# Red Oak Built In



## cabinetman (Jul 5, 2007)

This is only one of the three walls done in a 12'x17' room. Angled cabinet has pocket doors covering TV pull out/swivel. A flush top on the crown moulding is lighted for displaying glass crystal car models. All the mouldings were router made. Materials and tools had to go to and from the seventh floor. With one helper, installation took about 2 weeks.
.








.


----------



## Nancy Laird (May 7, 2007)

That is a beautiful built-in! Gorgeous work. What finish did you use on it?

Nancy


----------



## cabinetman (Jul 5, 2007)

Nancy Laird said:


> That is a beautiful built-in! Gorgeous work. What finish did you use on it?
> 
> Nancy



Thanks for the compliment.

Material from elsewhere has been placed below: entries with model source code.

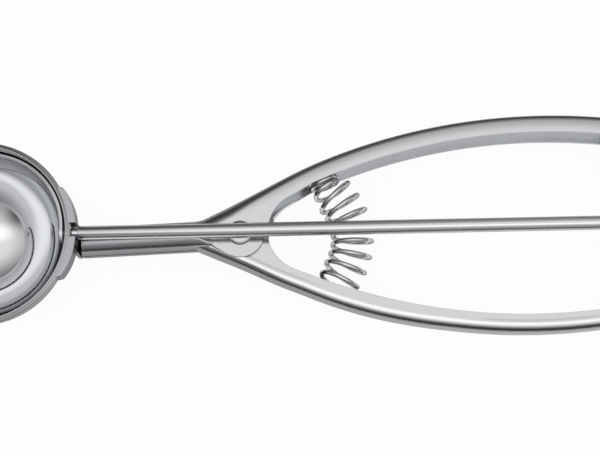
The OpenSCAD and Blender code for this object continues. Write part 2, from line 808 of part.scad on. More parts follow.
module spring_peg(offset, x) {
  tip = 0.6;
  seat = peg_r * peg_r / (2 * (grip_r - sheet));  // the web curves up to the foot's edge
  translate(seat_point(offset, x)) translate([0, 0, middle_z])
    rotate([0, 0, seat_angle(offset, x)]) rotate([0, -90, 0]) translate([0, 0, seat]) {
      cylinder(r = peg_r, h = peg_h - tip - seat);
      translate([0, 0, peg_h - tip - seat]) cylinder(r1 = peg_r, r2 = peg_r - tip, h = tip);
    }
}

module upper_spring_peg() {
  color(dull_steel) at_pivot() spring_peg(fixed_offset, upper_seat_x);
}

module lower_spring_peg() {
  color(dull_steel) at_pivot() rotate(lever_closer) mirror([0, 1, 0])
    spring_peg(lever_offset, lower_seat_x);
}

function ease(t) = let (u = max(0, min(1, t))) u * u * (3 - 2 * u);
function unit(v) = v / norm(v);
function spring_line(s) =
  pow(1 - s, 2) * spring_a + 2 * s * (1 - s) * spring_pull + pow(s, 2) * spring_b;
function spring_slope(s) =
  unit((1 - s) * (spring_pull - spring_a) + s * (spring_b - spring_pull));
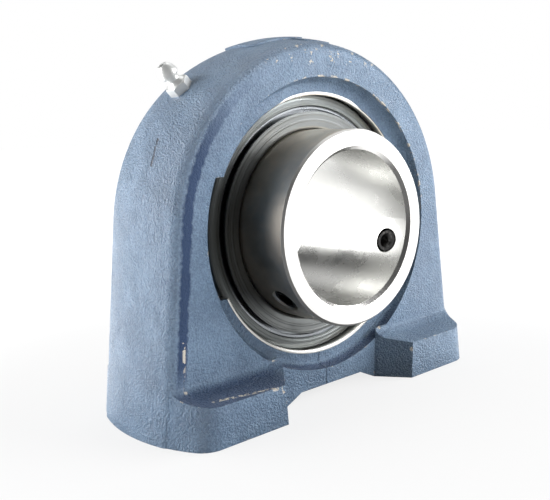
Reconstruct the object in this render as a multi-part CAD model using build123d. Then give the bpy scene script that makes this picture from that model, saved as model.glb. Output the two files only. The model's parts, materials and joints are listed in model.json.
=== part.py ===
"""Tapped-base pillow block bearing: a cast housing round a self-aligning insert ball bearing.

Frame: millimetres, +Z up.  The origin is on the base plane, midway between the two tapped holes.
The bore axis runs along Y at the shaft height.  The front, where the wide end of the inner ring
stands out with its set screws, faces -Y.
"""
from build123d import *
import os
from math import acos, atan2, cos, degrees, hypot, pi, radians, sin, sqrt, tan

# ---------------------------------------------------------------- housing
shaft_height = 57.2          # base plane to bore axis
base_length = 136.4          # over the crowned foot ends, at the floor
foot_depth = 59.6            # front to back over the feet
body_depth = 38.4            # front to back over the flat faces of the arch
arch_radius = 61.9           # bore axis to the crest of the crowned arch
crown_radius = 57.0          # bulge of the arch and the legs from front to back
foot_end_radius = 50.0       # bulge of the foot ends from front to back
edge_radius = 4.0            # rounded rim between the crown and the flat faces
foot_corner_radius = 8.0     # upright corners of the feet
foot_front_height = 12.6     # foot height at its outer edge
foot_root_height = 14.4      # foot height where it meets the body
foot_root_radius = 4.0       # hollow between the foot top and the body
foot_gap_front = 57.8        # between the feet at their outer edge, on the floor
foot_gap_root = 41.6         # between the feet at the body, on the floor
foot_draft = 3.0             # degrees, inner sides of the feet
relief_height = 3.3          # arch under the middle of the base
relief_flat = 27.8           # width of its level part
tap_spacing = 94.0           # centre to centre of the base threads
tap_drill_radius = 7.0       # M16 thread, at its minor diameter
tap_depth = 25.0
drill_point_angle = 118.0    # degrees
recess_ledge = 5.3           # seat mouth to the foot of the recess wall
recess_draft = 0.4           # how far the recess wall leans out
recess_depth = 3.8
recess_root_radius = 2.2     # hollow between the recess floor and its wall
mouth_land = 1.05            # turned cylinder between the spherical seat and the recess floor
mouth_chamfer = 0.4
slot_step = 1.0              # loading slots beyond the seat radius
slot_height = 37.2
nipple_tilt = 42.6           # degrees from upright, towards -X
nipple_offset = 0.7          # from the mid plane towards the back
nipple_thread_radius = 2.6   # M6 hole, at its minor diameter
nipple_thread_depth = 8.0
nipple_spot_radius = 5.4     # flat ring machined for the nipple
nipple_spot_depth = 0.35     # below the crown at the nipple
grease_hole_radius = 1.5
gate_width = 16.0            # patch left on the crest where the casting was fed
gate_start = -19.0           # degrees from upright, towards +X
gate_span = 21.5
gate_height = 0.8            # above the crown
gate_step_width = 27.0       # lower patch beside it, where the feeder broke off
gate_step_start = -3.0
gate_step_span = 12.5
gate_step_height = 0.4
gate_corner = 2.5
gate_rim_radius = 0.3

# ---------------------------------------------------------------- insert bearing
seat_radius = 45.0           # sphere of the outer ring
ring_width_share = 4 / 15    # width of the outer ring over its diameter
outer_corner_radius = 2.6    # rounded corner between the ring's face and its sphere
outer_shoulder_share = 0.4063  # raceway depth in the outer ring over the ball radius
shield_step = 0.3            # shield seats beyond the shoulders
shield_seat_depth = 3.4      # from the ring face in to the shoulder
bore_radius = 25.0           # shaft bore of the inner ring
inner_shoulder_share = 0.4457  # raceway depth in the inner ring over the ball radius
inner_front_reach = 32.6     # mid plane to the wide end of the inner ring
inner_back_reach = 19.0
bore_chamfer = 1.1
rim_chamfer = 0.7
ball_count = 10
ball_share = 0.3175          # ball radius over the space between the bore and the seat
groove_conformity = 1.04     # raceway radius over ball radius
groove_width = 1.8           # grease groove round the outer ring
groove_depth = 0.6
groove_offset = 6.4          # from the mid plane towards the back
ring_hole_radius = 0.8
ring_hole_count = 2

# ---------------------------------------------------------------- cage
cage_sheet = 1.0
cage_height = 4.2            # radial height of the ribbon
pocket_clearance = 0.15
pocket_wall = 0.9
rivet_radius = 0.8
rivet_head_radius = 1.35
rivet_head_height = 0.55

# ---------------------------------------------------------------- seals
shield_sheet = 0.8
shield_rim_width = 2.4       # rim that stands on the shield towards the face
shield_opening_share = 0.4016  # inner ring to the edge of the shield web, over the ball radius
lip_thickness = 1.7
lip_overlap = 0.6            # lip bonded over the web
lip_tip_width = 0.5
slinger_sheet = 0.8
slinger_gap = 1.7            # rim of the slinger to the bore of the outer ring
slinger_hub_width = 2.8
slinger_stand_out = 0.9      # outer face of the slinger beyond the outer ring
slinger_bend = 0.5           # inside radius of the bend

# ---------------------------------------------------------------- set screws
screw_offset = 23.6          # mid plane to the screws, towards the front
screw_first_angle = 108.5    # degrees from upright, towards +X
screw_spread = 120.0         # degrees between the two screws
screw_thread_radius = 4.25   # M10 thread, at its minor diameter
screw_length = 5.9
screw_chamfer = 0.6
screw_socket_width = 5.0     # across flats
screw_socket_depth = 2.8
screw_cup_radius = 2.6
screw_cup_depth = 1.3
screw_hole_chamfer = 0.35

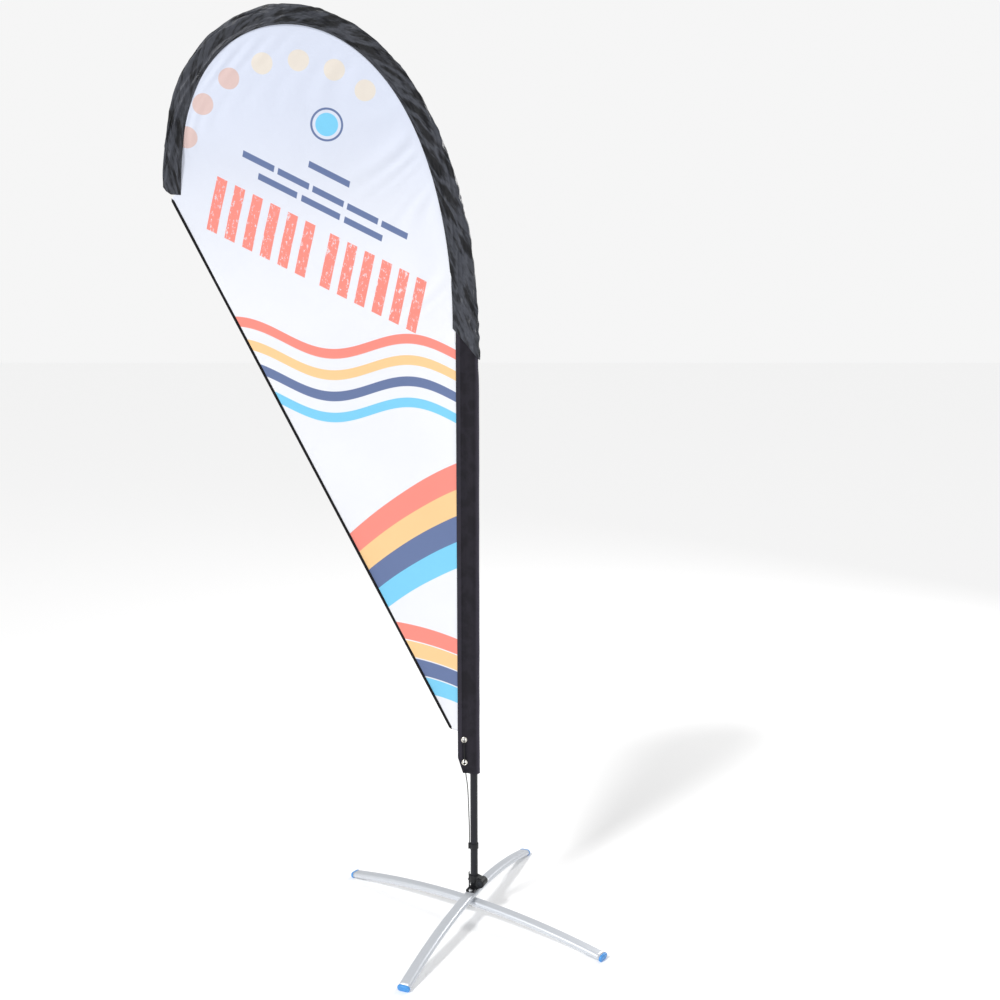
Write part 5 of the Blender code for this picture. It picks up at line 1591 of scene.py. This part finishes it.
CAP_BLUE = Moulded("sky_blue_plug", srgb(70, 148, 218), 0.42, 0.03 * MM, 900.0, 0.18, 0.1, 0.05)
# Painted highlights lighten its fold crests up to ten times its colour.
SLEEVE_SHINE = Cloth("shiny_black_polyester", srgb(19, 20, 23), 0.30, Weave.PLAIN, 0.7 * MM, 0.06 * MM,
                     2.6 * MM, 34.0, 0.03, 0.9, 0.30, 10.0, drag=0.35)
# Painted highlight on its doubled hem and outer rim, set by seam_at.
SLEEVE_KNIT = Cloth("matt_black_knit", srgb(34, 32, 39), 0.75, Weave.KNIT, 1.1 * MM, 0.14 * MM,
                    0.5 * MM, 14.0, 0.06, 0.3, 0.2, seam_at=66.2 * MM)
TAPE = Cloth("black_webbing", srgb(20, 20, 22), 0.8, Weave.TWILL, 1.0 * MM, 0.2 * MM,
             0.3 * MM, 60.0, 0.05, 0.3, 0.2)
THREAD = Cloth("black_thread", srgb(30, 31, 34), 0.6, Weave.TWILL, 0.5 * MM, 0.05 * MM,
               0.2 * MM, 60.0, 0.05, 0.2, 0.3)
CORD = Braid("black_elastic", srgb(20, 22, 21), 0.7)
BLACKENED = Metal("blackened_steel", srgb(58, 60, 64), 0.36, 0.9, 0.0, (1, 1, 1), 0.10, 0.2)
BLACK_FASTENERS = ("hinge_pin", "hinge_pin_nut", "latch_pin")
NICKEL = Metal("nickel_plate", srgb(232, 228, 218), 0.20, 1.0, 0.0, (1, 1, 1), 0.08, 0.15)
NODE_FINISHES: Dict[str, Finish] = {
    "leg_metal": Metal("aluminium", LEG_GREY, 0.40, 0.85),
    "cap_plastic": CAP_BLUE,
    "chrome": Metal("bright_chrome", srgb(240, 242, 245), 0.12, 1.0, 0.0, (1, 1, 1), 0.05, 0.10),
    "zinc": Metal("zinc_plate", srgb(196, 196, 192), 0.34, 1.0, 0.0, (1, 1, 1), 0.15, 0.3),
    "steel": Metal("turned_steel", srgb(184, 185, 189), 0.30, 1.0, 0.0, (1, 1, 0.2), 0.12, 0.2),
    "nylon": Moulded("natural_nylon", srgb(222, 220, 208), 0.5, 0.03 * MM, 700.0, 0.15, 0.0, 0.15),
    "black_plastic": Moulded("black_nylon", srgb(21, 22, 25), 0.42, 0.05 * MM, 1600.0, 0.3, 0.0, 0.0, 0.35),
    "pole_metal": Moulded("black_coated_tube", srgb(25, 26, 32), 0.40, 0.03 * MM, 1100.0, 0.3, 0.03,
                          0.0, 0.3),
    "fibreglass": Moulded("black_fibreglass", srgb(24, 24, 25), 0.35, 0.04 * MM, 700.0, 0.3, 0.1, 0.0, 0.4),
    "rubber": Moulded("black_rubber", srgb(24, 24, 25), 0.8, 0.06 * MM, 900.0, 0.3, 0.0, 0.0, 0.2),
    "nickel": NICKEL,
    "sleeve_fabric": SLEEVE_SHINE,
    "knit_fabric": SLEEVE_KNIT,
    "panel_fabric": TAPE,
    "webbing": TAPE,
    "cord_fabric": CORD,
}


def dress_nodes(nodes: Dict[str, bpy.types.Object]) -> None:
    """Gives every CAD node the finish of its slot."""
    for name, node in nodes.items():
        for slot in node.material_slots:
            finish = BLACKENED if name in BLACK_FASTENERS else NODE_FINISHES[slot.material.name.split(".")[0]]
            slot.material = finish.material()
        log.info("%s dressed", name)


# ---- studio

@dataclass
class Studio:
    """Camera, floor and soft lights."""

    place: Place
    lens: float = 45.72
    sensor: float = 36.0
    pitch: float = radians(8.9)
    distance: float = 3.12
    side: float = 67.2 * MM
    height: float = 1.58
    floor_size: float = 60.0
    ambient: float = 0.43
    backdrop: float = 0.92
    floor_glow: float = 0.10
    sun: float = 1.9
    sun_from: Tuple[float, float, float] = (-0.75, -0.85, 1.15)
    aim: Tuple[float, float, float] = (-0.05, 0.0, 1.2)
    lamps: Tuple[Tuple[str, Tuple[float, float, float], float, float], ...] = (
        ("key", (-2.6, -3.2, 3.2), 1.6, 24.0), ("fill", (3.4, -1.6, 2.2), 1.4, 7.0),
        ("rim", (2.6, 2.4, 2.8), 1.0, 60.0))

    def camera(self) -> None:
        """A camera that looks along +Y, tipped down."""
        data = bpy.data.cameras.new("camera")
        data.lens, data.sensor_width = self.lens, self.sensor
        camera = bpy.data.objects.new("camera", data)
        camera.location = (self.place.axis[0] + self.side, self.place.axis[1] - self.distance, self.height)
        camera.rotation_euler = (pi / 2 - self.pitch, 0.0, 0.0)
        bpy.context.scene.collection.objects.link(camera)
        bpy.context.scene.camera = camera

    def light(self, name: str, kind: str, at: Sequence[float], aim: Sequence[float],
              **settings: float) -> None:
        """A light that shines from one place towards another.

        Args:
            name: its name.
            kind: its type.
            at: where it is.
            aim: where it points.
            settings: its own properties.
        """
        data = bpy.data.lights.new(name, kind)
        for key, value in settings.items():
            setattr(data, key, value)
        lamp = bpy.data.objects.new(name, data)
        lamp.location = at
        lamp.rotation_euler = (Vector(at) - Vector(aim)).to_track_quat("Z", "Y").to_euler()
        bpy.context.scene.collection.objects.link(lamp)

    def surroundings(self) -> None:
        """A world that shows a pale backdrop to the camera and gives a softer light to the rest."""
        world = bpy.data.worlds.new("studio")
        bpy.context.scene.world = world
        shader = Shader(world, "ShaderNodeOutputWorld")
        white = (1.0, 1.0, 1.0)
        glow = shader.node("ShaderNodeBackground", None, {"Color": white, "Strength": self.ambient})[0]
        backdrop = shader.node("ShaderNodeBackground", None, {"Color": (self.backdrop,) * 3})[0]
        seen = shader.node("ShaderNodeLightPath")[0]
        shader.show(shader.node("ShaderNodeMixShader", None, {0: seen, 1: glow, 2: backdrop})[0])

    def build(self) -> None:
        """Floor, world and lights, and the plain view transform that keeps printed colours true."""
        half = self.floor_size / 2
        corners = np.array([(-half, -half, 0), (half, -half, 0), (half, half, 0), (-half, half, 0)], float)
        floor = new_mesh("floor", corners, np.array([[0, 1, 2, 3]]))
        material = bpy.data.materials.new("pale_floor")
        Shader(material).surface(base_color=(0.94, 0.94, 0.94), roughness=0.95,
                                 emission_color=(1.0, 1.0, 1.0), emission_strength=self.floor_glow)
        floor.data.materials.append(material)
        bpy.context.scene.view_settings.view_transform = "Standard"
        self.surroundings()
        self.light("sun", "SUN", self.sun_from, (0.0, 0.0, 0.0), energy=self.sun, angle=radians(10))
        for name, at, size, power in self.lamps:
            self.light(name, "AREA", at, self.aim, size=size, energy=power)


def main() -> None:
    """Builds the looks round the frame, from the camera and the cord to the flag."""
    logging.basicConfig(level=logging.INFO, format="%(message)s")
    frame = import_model()
    place, bend = Place.read(), Bend()
    studio = Studio(place)
    studio.camera()
    TensionCord(place).build()
    studio.build()
    dress_nodes(frame["nodes"])
    CrossBase(place).build()
    eyelets = Eyelets(place)
    eyelets.build()
    UpperSleeve(place, bend).build()
    LowerSleeve(place, bend).build(eyelets.spots)
    panel = Panel(place, bend)
    cloth, tape = panel.build(), panel.bind()
    TipPocket(place, bend).build()


if __name__ == "__main__":
    main()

I mixed my own oil base stain, and it's a sprayed water based polyurethane, satin with a percentage of gloss added.


----------



## BULLHART (Oct 30, 2006)

Looks great. really beautiful.


----------



## Joe Lyddon (Mar 13, 2007)

Nice work... as usual!!

Great work!


----------



## jodiemeglio (Jan 2, 2007)

This looks great!


----------



## Terry McManus (Aug 5, 2007)

Beautiful work....


----------